The latest flirtation with Scholes cannot be questioned if you start out with the sensible belief that the best English midfielder of the past 20 years really ought to be wearing his nation's strip, yet there is still no evidence that Capello understands his duty to construct a tournament-credible team for Poland and Ukraine two years from now, by which time Scholes will be 37. Maybe he doubts he will still be around by then and is protecting his market value to Manchester City and the big Italian clubs.

Either way, Wilshere's relegation from seniors to Under-21s was a gross denial of England's need to change in talent, style and spirit.

As a fierce advocate of maturity – think Serie A, with its cast of ageing aristocrats – Capello looked at the flower of English youth before the World Cup and thought it feeble, which is why he took the all-time oldest squad to Rustenburg. This mistrust, which still sours the air, has been rendered ludicrous by the early-season zest of Walcott and Johnson, both left behind.


Hart's overdue promotion to the No1 goalkeeping spot corrects another error. The faith placed in Kieran Gibbs as second-choice left-back also denotes a move in the right direction. But the coolness shown to Wilshere, Everton's Jack Rodwell and Tom Huddlestone of Spurs suggests Capello lacks the stomach for revolution and plans instead a gradualist approach that will leave many of the worst elements still in place and set the newcomers up to fail alongside their peers.
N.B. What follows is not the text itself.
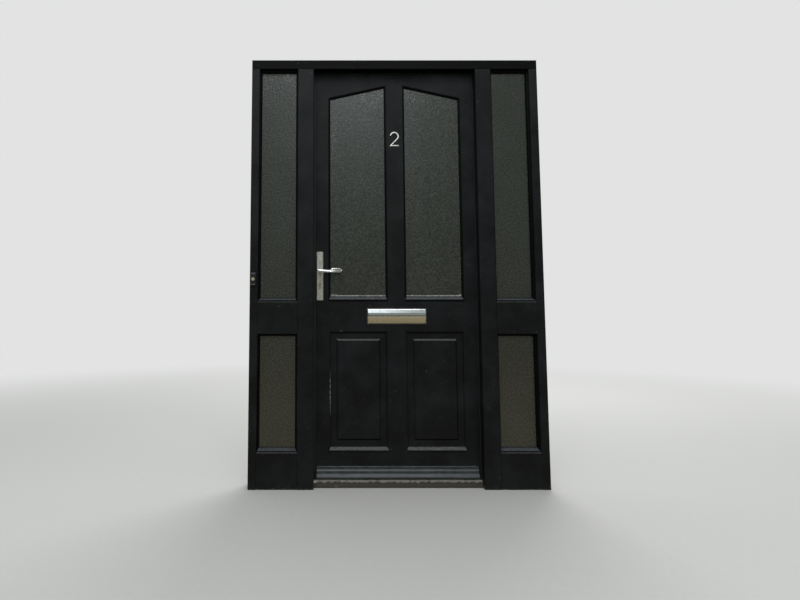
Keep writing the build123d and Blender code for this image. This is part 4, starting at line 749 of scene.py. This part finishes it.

On the floor of their soul, England have this chance to change not only the odd name, but the culture and the ethos. This was never likely to be the contribution of a weakened manager who appears seriously discombobulated by his experience in South Africa.

Wilshere made his Premier League debut at 16 years and 256 days, and his England bow when 18 years and 222 days had passed. He's ready to play in qualifiers, ready to raise the tone. But courage fails.

Webb reveals Fifa's lack of foresight

Howard Webb's admission that he ought to have dismissed Holland's Nigel de Jong in the World Cup final for the kind of flying leap pioneered by Bruce Lee was less shocking than his revelation that Fifa officials said nothing before the match about the potential for violence. Had they not watched the Dutch midfielder Mark van Bommel, or did they assume he was a stray agricultural implement that was now back in its shed?

"On the day of the final we had briefings from Fifa technical staff, and I don't think anyone foresaw the game being the physical encounter it turned out to be," Webb said last week. "We talked about the emotion, the styles of play, but no one said anything about it being so physical." Which is odd, given that Holland had embraced a Clockwork Orange ethic to rid themselves of decades of underachievement.

Presumably Fifa thought the Dutch, for whom Van Bommel was an unchecked crime wave, would suddenly abandon the rough stuff and try to out-pass the international game's best passing side. Webb might have worked this out for himself. And the high priests of refereeing are advised to think less about "the emotion" and more of the reality.